My Obvara Raku Vases

And here’s the last batch of obvara raku ceramics from my recent workshop at Dakota Potters Supply - these are the burnished vases!

This first oblong vase was the only one that I saw and heard crack during the sequential baths. It is still usable decoratively, but it does have that asterisk about it so I likely won’t exhibit or sell it. (Note, I purposely selected photos of it that don’t draw attention to the relatively large crack.)

While at the workshop, I thought that was my only casualty - but when I was applying kitchen wax to the surfaces at home, I noticed this next squat vase has a small hairline crack as well. It’s not nearly as apparent as the above piece’s flaw as it requires close examination to spot. While a crack is never ideal, in a low-fired piece like these which was always going to be decorative (not water-tight nor food-safe), it’s far less problematic than it would be in a piece intended for that kind of usage. I’ll probably keep this one myself!

The rest of the below vases are completely unblemished. This little bud vase is the smallest of the bunch.

Next we have a larger, somewhat soft rectangular vase!

And finally, a somewhat flared cylindrical vase.

I hope you’re as into the obvara pieces as I am. I really like the aesthetics this process produces - but more than that, from a conceptual standpoint I love the organic chaos that creates those aesthetics.

My Obvara Raku Plates and Platters

In my previous post, I shared the obvara raku bowls I made on my October 21, 2023 workshop at Dakota Potters Supply. I also made some plates and platters!
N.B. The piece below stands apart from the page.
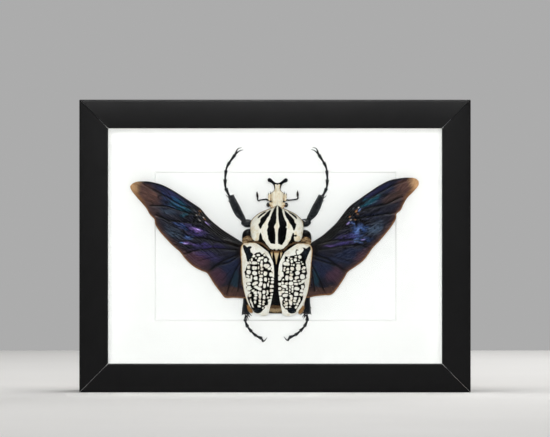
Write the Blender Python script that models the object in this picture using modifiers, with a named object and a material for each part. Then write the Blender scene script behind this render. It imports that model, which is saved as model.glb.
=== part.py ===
"""A goliath beetle with its hind wings spread, mounted in a black shadow-box frame that stands on its bottom rail.

X runs to the viewer's right, Y away from the viewer and Z up. The origin is the middle of the bottom rail's underside.
Beetle pieces are modelled round the beetle's own axis: x to its side, z towards its horn, and h, the height above the
board that it lies on. Their parent empty puts them in the frame, with h along -Y.
"""

import math

import bmesh
import bpy
import numpy as np
from mathutils import Matrix, Vector

MM = 0.001
GAP = 0.3 * MM

# Frame
OPENING_WIDTH = 210 * MM
OPENING_HEIGHT = 148 * MM
RAIL_WIDTH = 18 * MM
FRAME_DEPTH = 50 * MM
LIP_WIDTH = 6 * MM
LIP_THICKNESS = 5 * MM
MITRE_GAP = 0.15 * MM
CENTRE_HEIGHT = OPENING_HEIGHT / 2 + RAIL_WIDTH
REBATE_WIDTH = OPENING_WIDTH + 2 * LIP_WIDTH
REBATE_HEIGHT = OPENING_HEIGHT + 2 * LIP_WIDTH

# Sawtooth hanger and its nails, on the back of the top rail
HANGER_LENGTH = 44 * MM
HANGER_HEIGHT = 9 * MM
HANGER_THICKNESS = 1 * MM
HANGER_TOOTH = 3 * MM
HANGER_TEETH = 7
NAIL_SPREAD = 18 * MM
NAIL_RADIUS = 0.6 * MM
NAIL_LENGTH = 9 * MM
NAIL_HEAD_RADIUS = 1.6 * MM
NAIL_HEAD_THICKNESS = 0.8 * MM
HANGER_PROUD = 2 * GAP + HANGER_THICKNESS + NAIL_HEAD_THICKNESS

# Layers behind the lip, from the front
FRAME_FRONT = -(FRAME_DEPTH + HANGER_PROUD) / 2
FRAME_BACK = FRAME_FRONT + FRAME_DEPTH
GLASS_THICKNESS = 2 * MM
SPACER_DEPTH = 29.1 * MM
SPACER_WIDTH = 2.5 * MM
MAT_THICKNESS = 1.5 * MM
BOARD_THICKNESS = 5 * MM
PANEL_THICKNESS = 2.5 * MM
GLASS_FRONT = FRAME_FRONT + LIP_THICKNESS + GAP
SPACER_FRONT = GLASS_FRONT + GLASS_THICKNESS + GAP
MAT_FRONT = SPACER_FRONT + SPACER_DEPTH + GAP
BOARD_FRONT = MAT_FRONT + MAT_THICKNESS + GAP
PANEL_FRONT = BOARD_FRONT + BOARD_THICKNESS + GAP
PANEL_BACK = PANEL_FRONT + PANEL_THICKNESS

# Window in the mat
WINDOW_WIDTH = 152 * MM
WINDOW_HEIGHT = 94 * MM
WINDOW_SHIFT = (0.5 * MM, -0.7 * MM)

# Retaining tabs, half of each let into the rail
TAB_LENGTH = 14 * MM
TAB_WIDTH = 5 * MM
TAB_THICKNESS = 0.6 * MM
TAB_SUNK = 4 * MM
TAB_SPREAD = 60 * MM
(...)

As always, you can click on any of the photos below to see them larger.

This first burnished plate depicts a bear, and you can’t convince me otherwise.

This next burnished plate is smaller than the first - it’d be good to hold jewelry or other small items.
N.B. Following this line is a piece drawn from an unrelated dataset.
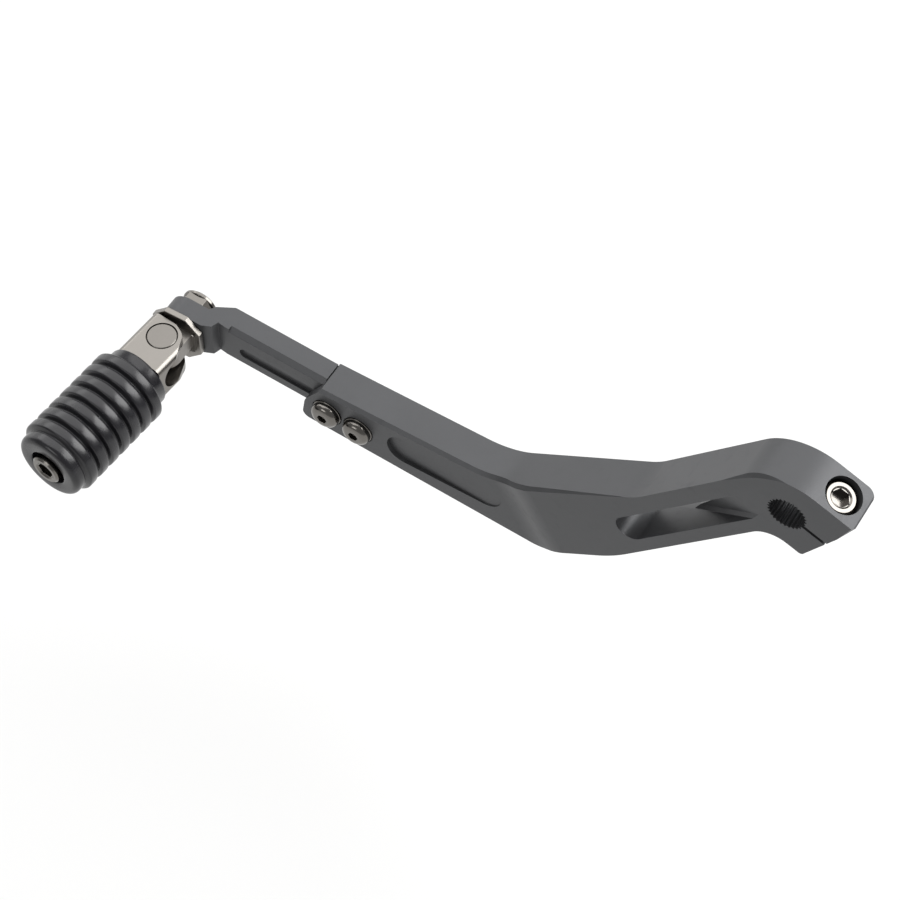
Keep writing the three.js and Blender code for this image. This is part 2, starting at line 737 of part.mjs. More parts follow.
/** A lock nut: hexagon against the lug, round collar outside it. */
function studNut() {
  const [y0, hole] = [front.lugBack, knuckle.stud / 2 + SLIP];
  const n = nut;
  const round = turned([
    [0, y0], [n.flats / 2 + 0.25, y0], [n.flats / Math.sqrt(3) + 0.1, y0 + 0.5],
    [n.flats / Math.sqrt(3) + 0.1, y0 + n.hexHeight], [0, y0 + n.hexHeight],
  ], 36);
  const collar = turned([
    [0, y0 + n.hexHeight - 0.2], [n.collarRadius - 0.3, y0 + n.hexHeight - 0.2], [n.collarRadius, y0 + n.hexHeight + 0.1],
    [n.collarRadius, y0 + n.height - 0.7], [n.collarRadius - 0.9, y0 + n.height], [0, y0 + n.height],
  ], 48);
  const blank = hexRod(n.flats, y0, y0 + n.hexHeight).intersect(round).add(collar);
  const seat = turned([
    [0, y0 - 1], [hole, y0 - 1], [hole, y0 + n.hexHeight], [hole + 0.9, y0 + n.hexHeight],
    [hole + 0.9, y0 + n.height + 1], [0, y0 + n.height + 1],
  ], 36);
  return piece('stud_nut', atHub(blank.subtract(seat)), brightSteel);
}

function nutInsert() {
  const [y0, hole] = [front.lugBack + nut.hexHeight, knuckle.stud / 2 + SLIP];
  const ring = turned([
    [hole, y0], [hole + 0.8, y0], [hole + 0.8, y0 + nut.insertHeight], [hole, y0 + nut.insertHeight], [hole, y0],
  ], 36);
  return piece('nut_insert', atHub(ring), nylon);
}

/** The return spring: a close coil round the pin with a short leg on each side. */
function returnSpring() {
  const radius = pin.shank / 2 + SLIP + spring.gap + spring.wire / 2;
  const top = knuckle.eyeBottom - spring.gap - spring.wire / 2;
  const pitch = spring.wire * 1.12;
  const points = [];
  const per = 14;
  const n = Math.round(spring.turns * per);
  for (let i = 0; i <= n; i++) {
    const a = -90 * DEG + (i / per) * 2 * Math.PI;
    points.push(new THREE.Vector3(radius * Math.cos(a), radius * Math.sin(a), top - (pitch * i) / per));
  }
  const first = points[0];
  const last = points[n];
  points.unshift(new THREE.Vector3(first.x - spring.leg, first.y, first.z));
  points.push(new THREE.Vector3(last.x, last.y - spring.leg, last.z));
  const wire = new THREE.Shape();
  wire.absarc(0, 0, spring.wire / 2, 0, 2 * Math.PI, false);
  const path = new THREE.CatmullRomCurve3(points, false, 'centripetal');
  const g = new THREE.ExtrudeGeometry(wire, { steps: 90, curveSegments: 4, extrudePath: path, bevelEnabled: false });
  return piece('return_spring', atHub(solid(g).translate([0, pinY, 0])), springSteel);
}

// ---------------------------------------------------------------- toe peg, moving side

/** The fork, drawn about the hinge axis with the peg running to -Y. */
function pegFork() {
  const p = peg;
  const w = p.width / 2;
  const plan = outline([
    [-w, -p.reach], [w, -p.reach], [w, -3.4, 3.4], [5.0, 4.1, 4.5],
    [0.8, p.left, 3], [-w, p.left, 0.6],
  ]);
  const h = p.height / 2;
  const sides = outline([[-w, -h, p.corner], [w, -h, p.corner], [w, h, p.corner], [-w, h, p.corner]]);
  const shell = alongZ(plan, -h, h, 8).intersect(alongY(sides, -p.reach - OVER, p.left + OVER, 8));
  const gap = h - p.cheek;
  const slotShape = outline([
    [-p.slotEnd, -gap, gap - 0.05], [OVER + p.left, -gap], [OVER + p.left, gap], [-p.slotEnd, gap, gap - 0.05],
  ]);
  const slotCut = new THREE.ExtrudeGeometry(slotShape, { depth: 4 * w, bevelEnabled: false, curveSegments: 10 });
  slotCut.rotateX(Math.PI / 2).rotateZ(Math.PI / 2).translate(-2 * w, 0, 0);
  const core = rod(grip.core, -p.reach - grip.length + grip.counterboreDepth + grip.lip, -p.reach + 0.5);
  const thread = rod(pegScrew.thread / 2 + SLIP, -p.reach - grip.length - 5, -p.reach - grip.length + 24);
  const hole = aboutPin([[0, -20], [pin.shank / 2 + SLIP, -20], [pin.shank / 2 + SLIP, h - pin.headHeight - FIT],
    [pin.head / 2 + SLIP, h - pin.headHeight - FIT], [pin.head / 2 + SLIP, 20], [0, 20]]);
  return piece('peg_fork', shell.subtract(solid(slotCut)).add(core).subtract(thread).subtract(hole), brightSteel);
}

function hingePin() {
  const h = peg.height / 2;
  const [r, R] = [pin.shank / 2, pin.head / 2];
  const clipTop = -h - clip.drop;
  const neck = r - pin.groove;
  const body = aboutPin([
    [0, -h - pin.proud], [r - 0.4, -h - pin.proud], [r, -h - pin.proud + 0.4], [r, clipTop - clip.thickness - 0.1],
    [neck, clipTop - clip.thickness - 0.1], [neck, clipTop + 0.1], [r, clipTop + 0.1], [r, h - pin.headHeight],
    [R, h - pin.headHeight], [R, h - 0.25], [R - 0.25, h], [0, h],
  ]);
  return piece('hinge_pin', body, stainless);
}

/** The open retaining clip in the pin's groove, under the fork. */
function pinClip() {
  const top = -peg.height / 2 - clip.drop;
  const inner = pin.shank / 2 - pin.groove + SLIP;
  const ring = aboutPin([
    [inner, top - clip.thickness], [clip.outer / 2, top - clip.thickness], [clip.outer / 2, top], [inner, top],
    [inner, top - clip.thickness],
  ]);
  const mouth = outline([[-2.2, 0], [2.2, 0], [2.2, 20], [-2.2, 20]]);
  return piece('pin_clip', ring.subtract(alongZ(mouth, -20, 0)), blackSteel);
}

/** The ribbed rubber, turned about the peg's own axis. */
function rubberSleeve() {
  const g = grip;
  const start = -peg.reach - FIT;
  const end = start - g.length;
  const inner = g.core + g.insertWall + 0.05 + SLIP;
  const outer = [[inner, start], [g.collar - 0.6, start], [g.collar, start - 0.6], [g.collar, start - 3.0]];
  for (let i = 0; i < g.ridges; i++) {
    const y = start - g.firstRidge - i * g.pitch;
    const q = g.pitch / 2;
    outer.push([g.valley, y + q], [g.ridge - 0.55, y + q * 0.62], [g.ridge, y + q * 0.22]);
    outer.push([g.ridge, y - q * 0.22], [g.ridge - 0.55, y - q * 0.62]);
  }
  const lastY = start - g.firstRidge - (g.ridges - 0.5) * g.pitch;
  outer.push([g.cap, lastY], [g.cap, end + 2.2], [g.cap - 0.7, end + 0.8], [g.cap - 2.4, end]);
  const floor = end + g.counterboreDepth;
  const bottom = pegScrew.thread / 2 + 0.6;
  outer.push([g.counterbore, end], [g.counterbore, floor], [bottom, floor]);
  outer.push([bottom, floor + g.lip - FIT], [inner, floor + g.lip - FIT], [inner, start]);
  return piece('rubber_sleeve', turned(outer, 40), rubber);
}

/** The thin steel tube that the rubber is bonded to. */
function sleeveInsert() {
  const g = grip;
  const start = -peg.reach - FIT;
  const inner = g.core + SLIP;
  const outer = g.core + g.insertWall;
  const end = start - g.length + g.counterboreDepth + g.lip;
  const tube = turned([[inner, start], [outer, start], [outer, end], [inner, end], [inner, start]], 36);
  return piece('sleeve_insert', tube, brightSteel);
}

function endScrew() {
  const s = pegScrew;
  const end = -peg.reach - FIT - grip.length;
  const seat = end + grip.counterboreDepth - FIT;
  const y = seat - s.washerThickness - s.headHeight - 0.05;
  const screw = capScrew({ thread: s.thread, headDiameter: s.head, headHeight: s.headHeight, hex: s.hex, length: s.length });
  const hole = s.thread / 2 + SLIP;
  const washer = turned([
    [hole, seat], [hole, seat - s.washerThickness], [s.washer / 2, seat - s.washerThickness],
    [s.washer / 2, seat], [hole, seat],
  ], 36);
  return [
    piece('peg_screw', screw.translate([0, y, 0]), stainless),
    piece('peg_screw_washer', washer, stainless),
  ];
}

// ---------------------------------------------------------------- assembly

const lever = new THREE.Group();
lever.add(mainArm(), frontArm(), pinchBolt(), ...jointFasteners());
lever.add(stopPlate(), hingeKnuckle(), pivotBush(), studNut(), nutInsert(), returnSpring());

const toePeg = new THREE.Group();
toePeg.position.set(front.hub[0], pinY, front.hub[1]);
toePeg.rotation.z = peg.turn * DEG;
toePeg.add(pegFork(), hingePin(), pinClip(), rubberSleeve(), sleeveInsert(), ...endScrew());
lever.add(toePeg);

export default lever;
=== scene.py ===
import json
import math

import bmesh
import bpy
from bpy.props import FloatProperty, FloatVectorProperty, IntProperty, PointerProperty
from mathutils import Euler, Matrix, Vector


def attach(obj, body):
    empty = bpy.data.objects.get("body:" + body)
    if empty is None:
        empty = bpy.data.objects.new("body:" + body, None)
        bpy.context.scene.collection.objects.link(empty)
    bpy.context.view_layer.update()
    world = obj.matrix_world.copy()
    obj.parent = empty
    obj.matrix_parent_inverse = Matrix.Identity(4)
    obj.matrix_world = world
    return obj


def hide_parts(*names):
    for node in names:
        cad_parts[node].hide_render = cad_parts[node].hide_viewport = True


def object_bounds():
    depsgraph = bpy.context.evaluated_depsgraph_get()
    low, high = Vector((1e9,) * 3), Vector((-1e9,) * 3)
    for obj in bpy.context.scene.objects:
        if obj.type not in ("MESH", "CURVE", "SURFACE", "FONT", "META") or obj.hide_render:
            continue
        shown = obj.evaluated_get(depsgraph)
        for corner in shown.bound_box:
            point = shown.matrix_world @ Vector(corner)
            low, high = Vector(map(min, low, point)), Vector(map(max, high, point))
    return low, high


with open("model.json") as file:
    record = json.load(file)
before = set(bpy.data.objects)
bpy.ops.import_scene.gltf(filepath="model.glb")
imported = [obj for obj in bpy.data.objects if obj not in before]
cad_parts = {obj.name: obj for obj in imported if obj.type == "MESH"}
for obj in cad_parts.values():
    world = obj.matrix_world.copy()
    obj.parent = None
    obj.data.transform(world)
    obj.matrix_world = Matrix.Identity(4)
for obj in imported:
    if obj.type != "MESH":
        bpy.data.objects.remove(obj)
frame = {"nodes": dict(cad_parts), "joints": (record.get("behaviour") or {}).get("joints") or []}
CAD_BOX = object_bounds()

bl_info = {
    "name": "Folding-toe gear shift lever",
    "version": (1, 0, 0),
    "blender": (4, 5, 0),
    "location": "View3D > Sidebar > Shift Lever",
    "description": "Machined arm, sprung folding toe peg and their finishes, built round the packed solids",
    "category": "Object",
}

MM = 0.001
DEG = math.pi / 180
NODES = frame["nodes"]
FOLD = next(j for j in frame["joints"] if j["name"] == "peg_fold")
HINGE = Vector(FOLD["pos_m"])
REST_TURN = -5.5 * DEG  # the peg points slightly outwards when it rests on its stop
PEG = Matrix.Translation(HINGE) @ Matrix.Rotation(REST_TURN, 4, "Z")

SAME_POINT = 0.002 * MM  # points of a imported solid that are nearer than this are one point
SAME_PLANE = 0.6 * DEG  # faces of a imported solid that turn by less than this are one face
NOISE_RANGE = (0.25, 0.75)  # where nearly all of a noise's values lie
GRAIN_DEPTH = 0.05 * MM

# Half of one rib's section, from its groove to its crown: distance from the rib's middle as a share of
# the pitch, and height as a share of the groove's depth.
RIB = ((0.5, 0.0), (0.455, 0.04), (0.415, 0.22), (0.355, 0.66), (0.315, 0.86), (0.275, 0.955),
       (0.22, 0.99), (0.0, 1.0))

FLOOR_HALF_WIDTH = 4.0
LEVER_MIDDLE = Vector((-0.1, -0.01, -0.03))
SOFTBOXES = (  # name, place from the lever's middle, width and height, share of the key light
    ("Overhead", (-0.35, 0.55, 0.95), (1.9, 1.5), 0.80),
    ("Right", (0.75, 0.55, 0.75), (0.7, 0.9), 0.62),
    ("Left", (-1.1, 0.35, 0.25), (0.9, 1.0), 0.14),
    ("Front", (-0.32, -0.92, 0.53), (0.5, 0.3), 0.07),
)
CAMERA_PLACE = (0.15155, -0.43501, 0.68545)
CAMERA_TURN = Euler((34.188 * DEG, 0.0, 31.158 * DEG))
SENSOR_WIDTH = 36.0
NEAR_CLIP = 0.05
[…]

A small obvara raku plate by artist Shelby Prindaville.

This final piece is the largest - it’s a platter or tray, and it has some light texture on its inside surface.

My Obvara Raku Bowls

Here is the first batch of my obvara raku pieces from my Dakota Potters Supply workshop on October 21, 2023 - I made enough that I plan to publish three posts covering the artwork! This post shares my obvara bowls and bowl-like vessels.

Again, as background, obvara is a low-fire scalding-and-sealing process wherein you create a fermented sourdough/beer bath, plunge approximately 980°C naked ceramics fresh out of the kiln into it, wait for them to start to bloom with different tan-to-brown markings, and then arrest the surface carbonization process by rinsing the pieces off in a water bath.

The obvara process itself scalds and somewhat seals the surface of the pottery, but I went ahead and added a thin layer of kitchen wax to these pieces as well for extra protection and sheen unification. All of the below images in each gallery row are of the same artwork from different angles.

This first open bowl has a burnished-smooth surface!

This second piece is another open bowl, but this time the surface has some light texture as well as a more variable form.

This third piece is burnished smooth and a bit more closed, though there’s a quite variable lip. All of the pieces I’ll be showing you are handbuilt, pinch-pot designs.

Next we have another burnished and even more closed vessel! This one was a favorite of my fellow workshop attendees; they loved how the obvara surface turned out.

While you can click into each of the above images to see them larger, I want to close this post out with just one large image of the last burnished bowl I made!

An obvara raku handbuilt bowl by artist Shelby Prindaville.

An Obvara Raku Workshop!

After asking about it repeatedly for three years, I successfully convinced the lovely folks over at Dakota Potters Supply to allow us to do an obvara raku workshop on October 21, 2023! Obvara is a low-fire scalding-and-sealing process wherein you create a fermented sourdough/beer bath, plunge approximately 980°C naked ceramics fresh out of the kiln into it, wait for them to start to bloom with different tan-to-brown markings, and then arrest the surface carbonization process by rinsing the pieces off in a water bath. Obvara has an even higher chance of cracking due to the extreme thermal shocks involved than non-bath raku processes.

Getting the chance to do raku is relatively rare, and many ceramists haven’t even heard of obvara, let alone had the opportunity to do it - so I’m really grateful for the experience! Joining me on the trip were Morningside faculty Paul Adamson, alumni Calissa Hanson and Deb Murakami, and students Laura Greene, Taylor Greene, and Lauren Hedlund.

In addition, I learned about honey raku from a ceramist at this year’s ArtSplash festival - it’s basically like horsehair, feather, or sugar raku surface carbonization, but with honey! I brought some along and we tried it out too - though I want to experiment with it some more at future workshops as I was so excited about the obvara opportunity that I only kept one textured plate aside for honey raku.

Here are some photos from the workshop itself, soon to be followed by pictures of my finished pieces! I applied for and was granted funding from our Faculty Development Committee to help with my costs, so I made and brought 18 pieces along this go-round - both to make up for any thermal shock victims, and because I didn’t need to apply glaze to my obvara or honey raku ceramics so I could get more processed compared to when I need to apply 1-8 layers of glaze to each piece on-site before firing (for crackle and copper glazes or ferric chloride dips). If you’ve been following my raku workshop production, 18 is about double the number of ceramics I typically aim to bring.